Despite the #MeToo and Time’s Up era, women are still fighting for their rights. against sexual abuse, harassment, and violence. “As violence against women in fiction reaches a ridiculous high, the Staunch book prize invites thriller writers to keep us on the edge of our seats without resorting to the same old cliches — particularly female characters who are sexually assaulted (however ‘necessary to the plot’), or done away with (however ingeniously),” wrote Lawless. “I thought, I can do one small thing. I thought I’d start with books. They are a source for so much material, and if I can have a tiny bit of influence there, it will help,” she said. “There are so many books in which women are raped or murdered for an investigator or hero to show off his skills… This is about writers coming up with stories that don’t need to rely on sexual violence… Is there no other story?”

Staunch Book Prize
Photo Credit Doon MacKichan and Bridget Lawless congratulate Liz Parsons who collected the award on behalf of her cousin, Australian author Jock Serong, for his wonderful novel On The Java Ridge.

But just because there’s no violence in your story, it doesn’t mean that your book qualifies as a contestant. The guidelines established that horror or fantasy novels can’t be submitted and only crime, mystery, historical, sci-fi, cyber, comedy, psychological, spy, suspense, political, satirical and disaster books can take part. 

Lawless revealed that she’s extremely tired of the exaggeration in thriller stories and like her, there are a lot of women who support this initiative. “I’m certainly not alone in getting increasingly fed up and disgusted with fictional depictions of violence happening to women in books, films, and television.
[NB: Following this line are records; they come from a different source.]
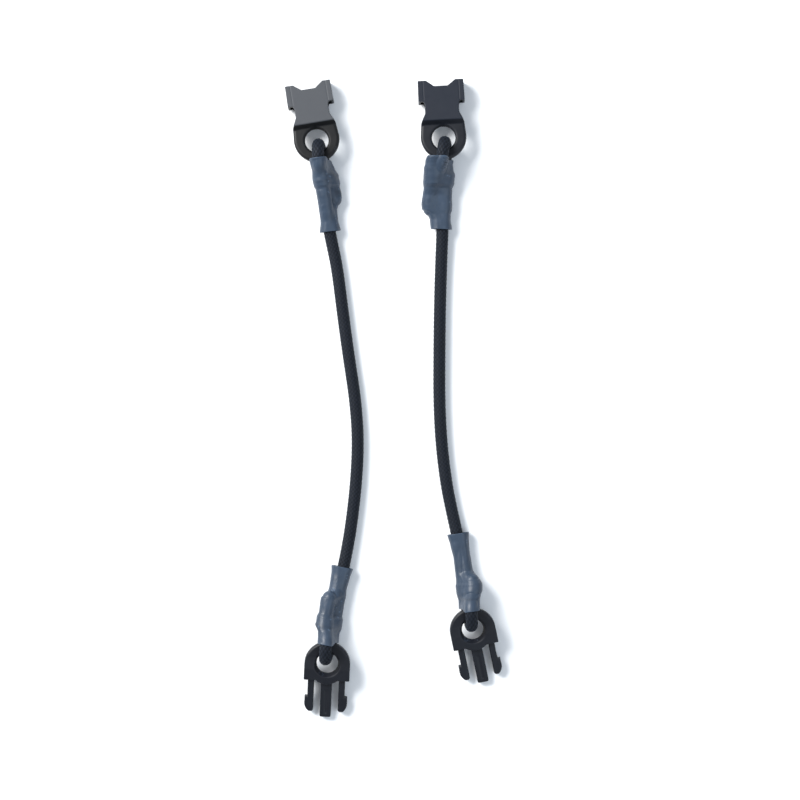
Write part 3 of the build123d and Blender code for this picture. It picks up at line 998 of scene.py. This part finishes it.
@dataclass
class Moulding:
    """A moulded piece: the frame's own solid, cut with fine details and softened as a mould leaves it."""

    node: str
    name: str
    axes: BuckleFrame
    grain: float = 0.15
    softening: int = 5
    cuts: list[tuple[tuple[float, float, float], tuple[float, float, float]]] = field(default_factory=list)

    def millimetres(self, frame: dict) -> bpy.types.Object:
        """A working copy of the solid in its own axes, in millimetres."""
        mesh = frame["nodes"][self.node].data.copy()
        mesh.materials.clear()
        count = len(mesh.vertices)
        flat = np.zeros(count * 3, np.float32)
        mesh.vertices.foreach_get("co", flat)
        own = self.axes.local(flat.reshape(-1, 3)) / MM
        mesh.vertices.foreach_set("co", own.astype(np.float32).ravel())
        mesh.update()
        piece = bpy.data.objects.new(self.name, mesh)
        bpy.context.scene.collection.objects.link(piece)
        weld = piece.modifiers.new("weld", "WELD")
        weld.merge_threshold = 0.001
        return piece

    def cutter(self, middle: tuple[float, float, float], size: tuple[float, float, float]) -> bpy.types.Object:
        """A box that is cut away, in the piece's own axes and millimetres."""
        corners = np.array([[x, y, z] for x in (-0.5, 0.5) for y in (-0.5, 0.5) for z in (-0.5, 0.5)])
        faces = [(0, 1, 3, 2), (4, 6, 7, 5), (0, 4, 5, 1), (2, 3, 7, 6), (0, 2, 6, 4), (1, 5, 7, 3)]
        mesh = mesh_from("cutter", corners * np.array(size) + np.array(middle), faces)
        box = bpy.data.objects.new("cutter", mesh)
        bpy.context.scene.collection.objects.link(box)
        return box

    def shape(self, frame: dict) -> bpy.types.Mesh:
        """Cuts, remeshes and softens the solid.


        Returns:
            The finished mesh, in the piece's own axes and millimetres.
        """
        piece = self.millimetres(frame)
        self.reshape(piece.data)
        boxes = [self.cutter(middle, size) for middle, size in self.cuts]
        for box in boxes:
            cut = piece.modifiers.new("cut", "BOOLEAN")
            cut.operation = "DIFFERENCE"
            cut.object = box
            cut.solver = "EXACT"
        remesh = piece.modifiers.new("remesh", "REMESH")
        remesh.mode = "VOXEL"
        remesh.voxel_size = self.grain
        remesh.use_smooth_shade = True
        soften = piece.modifiers.new("soften", "SMOOTH")
        soften.factor = 0.5
        soften.iterations = self.softening
        bpy.context.view_layer.update()
        mesh = bpy.data.meshes.new_from_object(piece.evaluated_get(bpy.context.evaluated_depsgraph_get()))
        for helper in [piece, *boxes]:
            bpy.data.objects.remove(helper)
        return mesh

    def reshape(self, mesh: bpy.types.Mesh) -> None:
        """Moves points of the working copy before it is remeshed; a plain moulding moves none."""

    def flat_faces(self, own: np.ndarray) -> np.ndarray:
        """How far each point belongs to a broad flat face that gets the painted reflection, 0 to 1; a plain
        moulding has none.
        """
        return np.zeros(len(own))

    def build(self, frame: dict, plastic: bpy.types.Material) -> bpy.types.Object:
        """Builds the piece in its place.

        Args:
            plastic: its material.

        Returns:
            The piece, not yet joined to a body.
        """
        mesh = self.shape(frame)
        flat = np.zeros(len(mesh.vertices) * 3, np.float32)
        mesh.vertices.foreach_get("co", flat)
        own = flat.reshape(-1, 3).astype(float)
        write_values(mesh, "flat_face", self.flat_faces(own))
        mesh.vertices.foreach_set("co", self.axes.world(own * MM).astype(np.float32).ravel())
        mesh.update()
        mesh.name = self.name
        piece = smooth_object(self.name, mesh)
        piece.data.materials.append(plastic)
        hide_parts(self.node)
        log.info("%s: %d faces", self.name, len(mesh.polygons))
        return piece


@dataclass
class SocketHousing(Moulding):
    """The socket half: a hollow housing with latch bars at its mouth and an eye behind it."""

    # How strongly the broad faces take the painted reflection.
    reflection_share: float = 1.0

    def flat_faces(self, own: np.ndarray) -> np.ndarray:
        """The housing's two broad faces, ahead of the step down to the eye."""
        # Both broad faces, scaled by the share, get the painted reflection.
        level = np.clip((np.abs(own[:, 2]) - 2.55) / 0.35, 0.0, 1.0)
        return level * self.reflection_share


@dataclass
class Prong(Moulding):
    """A side prong of the plug, whose root runs into the shoulder."""

    root_y: float = 5.85
    root_run: float = 1.1

    def reshape(self, mesh: bpy.types.Mesh) -> None:
        """Runs the prong's root back into the shoulder."""
        for vertex in mesh.vertices:
            if vertex.co.y < self.root_y + 0.05:
                vertex.co.y -= self.root_run


# ---------------------------------------------------------------- a whole tether


@dataclass
class Tether:
    """One tether: a cord with a buckle half at each end, held by shrunk sleeves."""

    side: Side
    upper_sections: list[Section]
    lower_sections: list[Section]
    upper_swellings: list[Swelling]
    lower_swellings: list[Swelling]
    socket_plastic: bpy.types.Material
    plug_plastic: bpy.types.Material
    # How strongly the socket's broad faces take the painted reflection.
    reflection_share: float

    def build_socket(self, frame: dict) -> None:
        """Builds the socket half."""
        side = self.side.value
        axes = BuckleFrame.read(frame, f"{side}_socket_swing", f"{side}_socket_mouth", 0.0192)
        grooves = [((x, 15.9, z), (0.34, 7.2, 0.62)) for x in (-5.95, 5.95) for z in (-3.05, 3.05)]
        housing = SocketHousing(f"{side}_socket_housing", f"{side}_socket_moulding", axes, cuts=grooves,
                                reflection_share=self.reflection_share)
        piece = housing.build(frame, self.socket_plastic)
        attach(piece, f"{side}_socket")

    def build_plug(self, frame: dict) -> None:
        """Builds the plug half and its two prongs."""
        side = self.side.value
        axes = BuckleFrame.read(frame, f"{side}_plug_swing", f"{side}_plug_prongs", 0.0057)
        channels = [((0.0, 13.2, z), (0.9, 8.2, 0.5)) for z in (-1.35, 1.35)]
        body = Moulding(f"{side}_plug_body", f"{side}_plug_moulding", axes, softening=7, cuts=channels)
        piece = body.build(frame, self.plug_plastic)
        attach(piece, f"{side}_plug")
        for tag, sign in (("a", 1), ("b", -1)):
            ribs = [((sign * 7.2, y, 0.0), (0.5, 0.28, 4.0)) for y in (13.1, 14.0, 14.9)]
            prong = Prong(f"{side}_plug_prong_{tag}", f"{side}_prong_{tag}_moulding", axes, grain=0.11,
                          softening=5, cuts=ribs)
            piece = prong.build(frame, self.plug_plastic)
            bend = [tuple(axes.world(np.array([[sign * 5.15 * MM, y * MM, 0.0]]))[0]) for y in (5.4, 7.2)]
            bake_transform(piece)

    def build(self, frame: dict, cover: bpy.types.Material, rubber: bpy.types.Material,
              film: bpy.types.Material, twine: bpy.types.Material) -> None:
        """Builds every piece of the tether.

        Args:
            cover: the braid's material.
            rubber: the strands' material.
            film: the sleeves' material.
            twine: the bindings' material.
        """
        cord = BraidedCord(self.side)
        cord.build(cover, rubber)
        line = cord.line[::2]
        ShrunkSleeve(self.side, Half.UPPER, self.upper_sections, self.upper_swellings, line).build(film)
        ShrunkSleeve(self.side, Half.LOWER, self.lower_sections, self.lower_swellings, line).build(film)
        self.build_socket(frame)
        self.build_plug(frame)
        for half in Half:
            binding = frame["nodes"][f"{self.side.value}_{half.value}_binding"]
            for slot in binding.material_slots:
                slot.material = twine


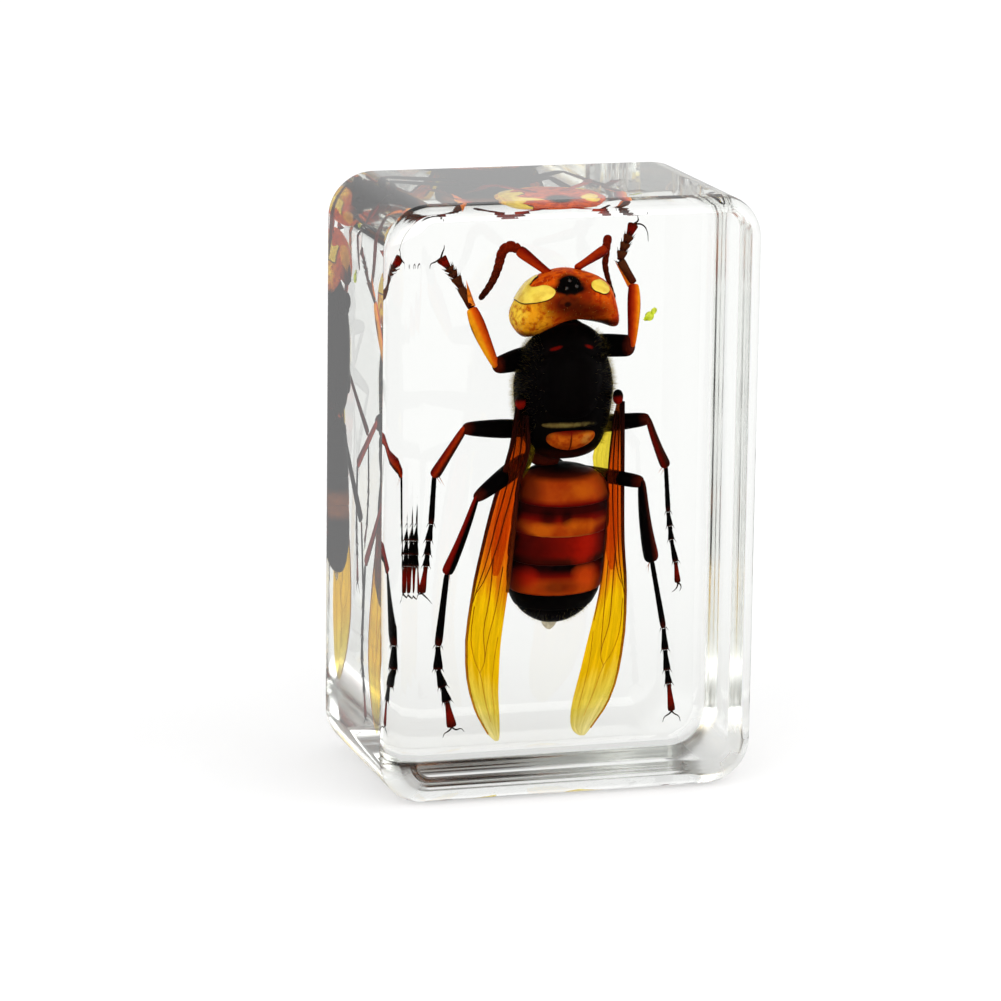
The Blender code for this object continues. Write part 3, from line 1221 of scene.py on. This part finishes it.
def vein_point(rows, z, share):
    """The point in mm just before a wing, at that height and share of its width from the outer edge."""
    for upper, lower in zip(rows, rows[1:]):
        if lower[0] <= z <= upper[0]:
            blend = (upper[0] - z) / (upper[0] - lower[0])
            _, ox, oy, ix, iy = [a + (b - a) * blend for a, b in zip(upper, lower)]
            return (ox + (ix - ox) * share, oy + (iy - oy) * share - VEIN_LIFT, z)
    raise RuntimeError(f"no wing at z {z}")


def wing_sheet(rows, folds, thickness):
    """A pleated sheet: a grid, folded along its columns, whose rows are set to their width and place."""
    columns, last = len(folds) - 1, len(rows) - 1
    bpy.ops.object.select_all(action="DESELECT")
    bpy.ops.mesh.primitive_grid_add(
        x_subdivisions=columns, y_subdivisions=last, size=1, rotation=(math.pi / 2, 0, 0)
    )
    sheet = bpy.context.object
    settle(sheet)
    note(sheet, "across", lambda place: place.x * MM + 0.5)
    bpy.ops.object.mode_set(mode="EDIT")
    for column, fold in enumerate(folds):
        x = column / columns - 0.5
        select_where(sheet, "verts", lambda v: abs(v.co.x - x) < 0.3 / columns)
        bpy.ops.transform.translate(value=(0, -fold * MM, 0))
    verts = bmesh.from_edit_mesh(sheet.data).verts
    heights = [0.5 - row / last for row in range(last + 1)]
    groups = [{v.index for v in verts if abs(v.co.z - height) < 0.3 / last} for height in heights]
    for group, height, (z, ox, oy, ix, iy) in zip(groups, heights, rows):
        select_where(sheet, "verts", lambda v: v.index in group)
        middle = Vector((0, 0, height))
        width = math.copysign(math.hypot(ix - ox, iy - oy), ix - ox)
        bpy.ops.transform.resize(value=(width * MM, 1, 1), center_override=middle)
        turn = -math.atan((iy - oy) / (ix - ox))
        bpy.ops.transform.rotate(value=turn, orient_axis="Z", center_override=middle)
        place = Vector(((ox + ix) / 2, (oy + iy) / 2, z)) * MM
        bpy.ops.transform.translate(value=place - middle)
    face_outwards()
    apply_modifier(sheet, "SUBSURF", levels=1, render_levels=1)
    apply_modifier(sheet, "SOLIDIFY", thickness=thickness, offset=0)
    return sheet


class SPECIMEN_OT_wings(bpy.types.Operator):
    """Model the four folded wings and their veins"""

    bl_idname = "specimen.wings"
    bl_label = "Wings"

    def execute(self, context):
        tone = context.scene.hornet_settings
        film = wing_membrane("amber_forewing_membrane", [
            (4.5, tone.straw), (9, linear("#F9DC50")), (13, tone.amber), (21, tone.amber),
            (25, linear("#F0820A")), (29, tone.smoke), (38, tone.smoke), (44, tone.vein),
        ])
        pale = wing_membrane("yellow_hindwing_membrane", [(24, linear("#F0A818")), (36, linear("#F9E144"))])
        dark = cuticle(
            "dark_vein_cuticle",
            "z",
            [
                (4, linear("#D09018")), (20, linear("#A86408")), (25, tone.vein), (34, tone.brown),
                (46, tone.black),
            ],
            pits=0.0,
        )
        for side, rows in FOREWINGS.items():
            keep(wing_sheet(rows, FOREWING_FOLDS, tone.wing_thickness), f"forewing_{side}", film)
            veins = []
            for wide, thin, places in (*FOREWING_VEINS, INNER_FOLDS[side]):
                points = [vein_point(rows, z, share) for z, share in places]
                radii = [wide + (thin - wide) * number / (len(points) - 1) for number in range(len(points))]
                veins.append(strand(points, radii))
            keep(join(veins), f"forewing_veins_{side}", dark)
        for side, rows in HINDWINGS.items():
            keep(wing_sheet(rows, HINDWING_FOLDS, tone.wing_thickness), f"hindwing_{side}", pale)
        return {"FINISHED"}


# ---------------------------------------------------------------- the legs

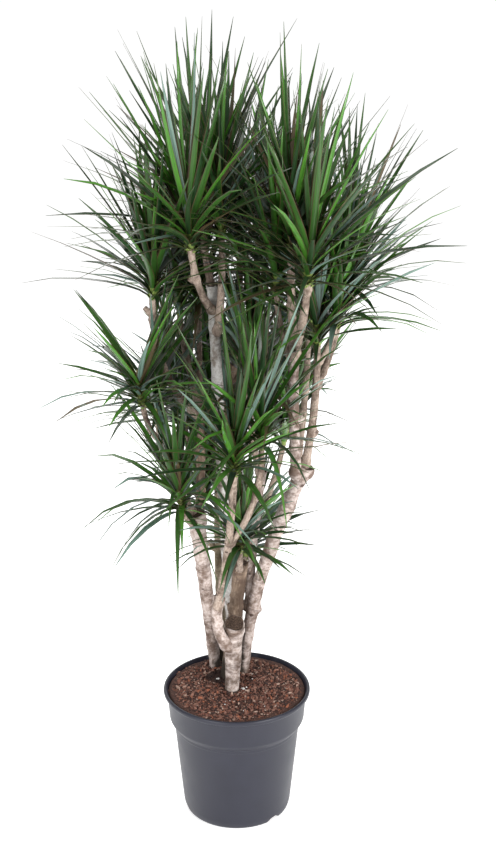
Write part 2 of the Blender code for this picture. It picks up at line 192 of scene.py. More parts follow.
# Its plastic: a dull satin blue-grey, with faint flow marks 40 mm across and a very fine grain
pot_plastic, tree, shader = new_material("moulded_polypropylene", IOR=1.49, Specular_IOR_Level=0.4)
flow = add_noise(tree, scale=(24, 24, 24), detail=3.0)
grain = add_noise(tree, scale=(900, 900, 900), detail=2.0)
connect(shader,
        Base_Color=colour_ramp(tree, flow, (0.3, "#191A26"), (0.7, "#1F202C")),
        Roughness=map_range(tree, flow, 0.3, 0.7, 0.40, 0.48),
        Normal=add_bump(tree, grain, strength=0.12, distance=0.0004))

nursery_pot = new_piece("nursery_pot", spun(POT_PROFILE, POT_STEPS), [pot_plastic], "pot_plastic", "pot")
below = Matrix.Translation((0, 0, NOTCH_MIDDLE))
cutters = []
for angle in NOTCH_ANGLES:
    turn = Matrix.Rotation(math.radians(angle), 4, "Z") @ Matrix.Rotation(math.pi / 2, 4, "Y")
    outward = Matrix.Translation((0, 0, NOTCH_START + NOTCH_LENGTH / 2))
    bm = bmesh.new()
    bmesh.ops.create_cone(bm, cap_ends=True, segments=NOTCH_STEPS, radius1=NOTCH_RADIUS, radius2=NOTCH_RADIUS,
                          depth=NOTCH_LENGTH, matrix=below @ turn @ outward)
    cutters.append(new_object("notch", new_mesh("notch", bm)))
    boolean = nursery_pot.modifiers.new("notch", "BOOLEAN")
    boolean.object = cutters[-1]
    boolean.operation = "DIFFERENCE"
moulded = bpy.data.meshes.new_from_object(nursery_pot.evaluated_get(bpy.context.evaluated_depsgraph_get()))
nursery_pot.modifiers.clear()
nursery_pot.data = moulded
for cutter in cutters:
    bpy.data.objects.remove(cutter)
moulded.shade_smooth()
moulded.set_sharp_from_angle(angle=math.radians(SHARP_ANGLE))

# The canes: six thick stems of one plant, cut back years ago and rooted in the soil. Each is an arc in a
# vertical plane, with the pale, ringed and blotched bark of old wood, knots, and a sawn top.
SOIL_TOP = 0.250
CANE_SIDES = 22
RING_STEP = 0.0035  # distance between the rings of vertices along a limb
SEED_STEP = 0.37  # between one limb's pattern and the next one's
SINK = 0.004  # how far a cane goes on under the soil
INSIDE = 1.2  # how far inside its parent a limb's bark starts, in radii
EXIT_STEPS = 60  # tries for the point where a limb leaves its parent
AXIS_STEPS = 40  # points on a limb's axis, for distances from it
# The relief of the bark, in waves a metre. What is marked "radii" is a share of the limb's own radius
SWELLINGS = ((34, 0.12), (90, 0.07))  # waves and height in radii
RING_WAVES, RING_HEIGHT = 110, 0.0005
WRINKLE_WAVES, WRINKLE_HEIGHT = 330, 0.0003
COLLAR_HEIGHT, COLLAR_REACH = 0.45, 1.1  # radii, where a limb leaves its parent
FORK_HEIGHT, FORK_REACH = 0.16, 1.6  # radii, at an end from which others grow
DIMPLE_DEPTH, DIMPLE_NARROWNESS = 0.45, 2.6  # of the scar in a knot, in its height and size
SCAR_SIZE, KNOT_REACH = 0.7, 3  # of the coloured scar and of the whole knot, in the knot's size
# How a limb ends, as (radii past its tip, narrowing): sawn, with a lip of bark round a slightly sunk face,
# or drawn in, where a leafy stem goes on
SAWN_END = ((0.10, 0.96), (0.15, 0.87), (0.06, 0.78), (-0.13, 0.71), (-0.09, 0.40))
DRAWN_END = ((0.12, 0.90), (0.20, 0.70), (0.22, 0.40))
RAGGED = 0.35  # unevenness of a sawn end, in radii
SLANT_REACH = 2.2  # length of the end that leans with an oblique cut, in radii
PATTERN_RADIUS = 0.011  # the bark's pattern lies on a limb of this radius
Knot = namedtuple("Knot", "along angle size height scarred")
Cane = namedtuple("Cane", "name foot heading lean length curl foot_radius tip_radius")
CANES = (
    Cane("cane_left", (-0.043, 0.088), -122, 10, 0.349, -2, 0.0113, 0.0152),
    Cane("cane_front", (-0.009, -0.01), -21, 2, 0.14, 0, 0.0135, 0.017),
    Cane("cane_right", (0.0105, 0.064), -25, 16, 0.467, -20, 0.0118, 0.0125),
    Cane("cane_middle", (-0.018, 0.046), -15, 6, 0.243, 4, 0.014, 0.013),
    Cane("cane_tall", (-0.005, 0.104), -116, 6, 0.782, 3, 0.012, 0.0095),
    Cane("cane_slim", (-0.0285, 0.1115), -139, 1, 0.383, 4, 0.0095, 0.009),
)


def level_way(angle):
    """A level direction, by its angle from +X."""
    return Vector((math.cos(angle), math.sin(angle), 0.0))


class Arc:
    """A limb's centre line: a circular arc in the vertical plane of its heading."""

    def __init__(self, start, heading, lean, length, curl):
        self.start = Vector(start)
        self.heading = math.radians(heading)
        self.first_lean = math.radians(lean + curl / 2)
        self.curl = math.radians(curl)
        self.length = length

    def lean(self, share):
        return self.first_lean - self.curl * share

    def direction(self, share):
        lean = self.lean(share)
        return Vector((math.sin(lean) * math.cos(self.heading), math.sin(lean) * math.sin(self.heading),
                       math.cos(lean)))

    def point(self, share):
        if abs(self.curl) < 1e-6:
            return self.start + self.direction(0) * self.length * share
        radius = self.length / self.curl
        reach = radius * (math.cos(self.lean(share)) - math.cos(self.first_lean))
        rise = radius * (math.sin(self.first_lean) - math.sin(self.lean(share)))
        return self.start + level_way(self.heading) * reach + Vector((0.0, 0.0, rise))

    def frame(self, share):
        ahead = self.direction(share)
        side = Vector((-math.sin(self.heading), math.cos(self.heading), 0.0))
        turn = Matrix((side.cross(ahead), side, ahead)).transposed().to_4x4()
        return Matrix.Translation(self.point(share)) @ turn


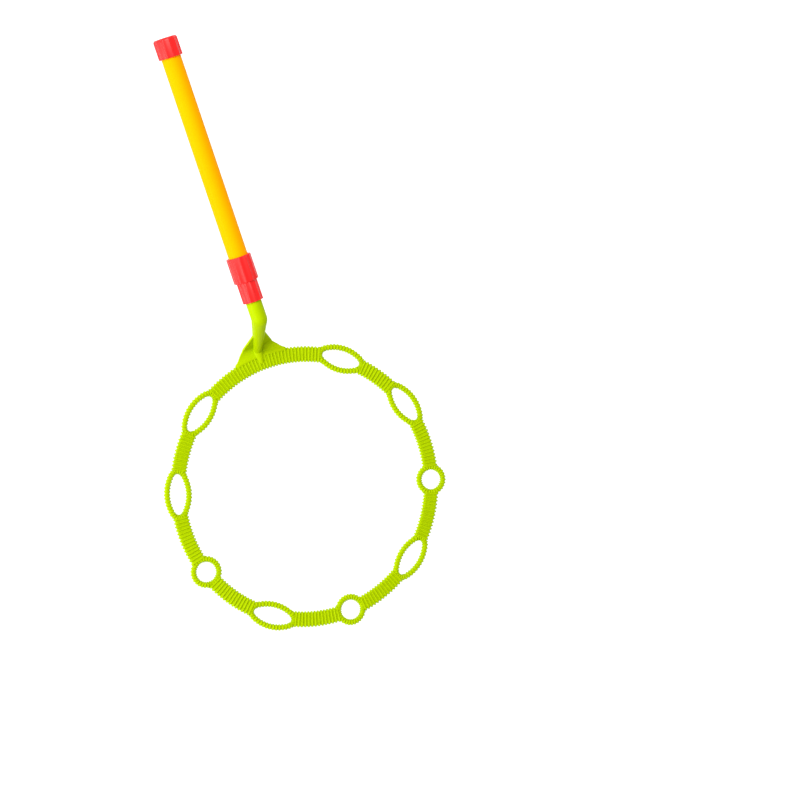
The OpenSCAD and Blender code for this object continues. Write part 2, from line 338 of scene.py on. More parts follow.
@dataclass
class BubbleLoop:
    """One small loop of the hoop: a ribbed round strand on a round or oval centre line."""

    plan: HoopPlan
    number: int
    oval_hole: tuple[float, float] = (37.0 * MM, 15.0 * MM)
    tip_share: float = 0.62
    tip_fade: float = math.radians(50)
    tip_height: float = 0.75
    corner: float = 1.6 * MM
    extra_width: float = 0.3 * MM

    def __post_init__(self) -> None:
        """Works out the arcs."""
        self.kind = self.plan.kinds[self.number - 1]
        self.angle = self.number * self.plan.station_step
        half = self.plan.thickness / 2
        if self.kind is LoopKind.ROUND:
            radius = self.plan.round_outer - half
            self.half_long = radius
            self.arcs = [Arc(0.0, 0.0, radius, 0.0, 2 * math.pi)]
            return
        self.half_long = self.oval_hole[0] / 2 + half
        half_wide = self.oval_hole[1] / 2 + half
        self.tip_radius = half_wide * self.tip_share
        self.tip_x = self.half_long - self.tip_radius
        squares = self.tip_x**2 + half_wide**2 - self.tip_radius**2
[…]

It echoes, exaggerates, fetishizes and normalizes what happens to women in the real world. But I know there are writers creating thrilling and complex work without going there,” she continued.

The Guardian reported that Lawless knows that not all thrillers with crimes against women are degrading. “Of course, there are [good thrillers tackling this topic] but they are not for this prize,” she said. “How we see women depicted and treated in fiction does spread out to the wider world and how women are treated there. That battle is far from won, but there is definitely a climate change. People are fed up with it. Here’s my alternative.”

“It has to be good in principle that someone’s drawing attention to crime fiction, on-page, and screen, that uses women-as-victims-of-violence as … a sort of literary monosodium glutamate: ie, as a gratuitous and fundamentally nasty flavor enhancer lacking moral or artistic purpose,” said crime novelist Andrew Taylor. “That said, it’s hard to see how anyone could cope with the practicalities of administering such a prize or even define its terms of reference without throwing the baby out with the bathwater.”

As reported by the newspaper, crime novelist Val McDermid agreed with Taylor: “My take on writing about violence against women is that it’s my anger at that very thing that fires much of my work. As long as men commit appalling acts of misogyny and violence against women, I will write about it so that it does not go unnoticed,” adding that “it was “entirely possible to write about this without being exploitative or gratuitous.”

“I agree that there is a lot of fiction – not just crime novels and thrillers – that seems almost to glory in a kind of pornography of violence, and I deplore that as a woman and as a writer,” she said. “But that’s not generally the sort of book that wins awards. To impose a blanket ban on any writing that deals with this seem to me to be self-defeating.” 

“Women writers get asked all the time, ‘How does it feel as a woman to write about women as victims of violence?’ Male writers are never asked this question. Go figure,” she said. “Although men are as likely to be murder victims as women, the nature of the crimes is different. Men die in fights; drink, drugs, and gangs are usually at the heart of it. Women die because they are women, often at the hands of the men in their lives … There’s very often a sexual element to the murder of women, which begs all sorts of questions about power and misogyny and psychological oppression. Frankly, random knife crime doesn’t make for very interesting fiction. More sinister crimes that involve relationships between the victim and the perpetrator inevitably make for a more involving read.”

Java Ridge Jock Serong Staunch Award

In 2018, only six writers were shortlisted during the inaugural Staunch Prize. The award went to Australian novelist Jock Serong for his thriller “On the Java Ridge.” “I’m proud to be the inaugural winner of the Staunch Book Prize and I look forward to discovering the writers – and their books – who win it in the future,” he said.

Serong also commented on the objection from Taylor and McDermid. “I can see Val’s point: Violence against women is an epidemic that cuts across affluence, geography, everything. So as I understand her, she asks why would you encourage writing that doesn’t hold a mirror up to this? The answer, I think, is that the award is aimed at something slightly different: It’s addressing that laziness that creeps in, the tropes where women and girls are used unthinkingly as default victims in the story. My novel ‘On the Java Ridge’ certainly doesn’t shirk violence, but I’ve tried to think very hard about where that violence is directed and whom it affects.”

As an initiative, the prize will be offering a paid feedback service for any unpublished submission. The novelist will receive a three to five-page report via email, including details about the first impression, strength, and originality of the idea, selection of characters, style, dialogue, plus a recommendation. 

Former actor, professor of Cultural Studies, and Head of Culture at the Greater London Authority, Lola Young is one of the judges along with Psychologist Dr, Dominic Willmott, and Editor Elaine Richard.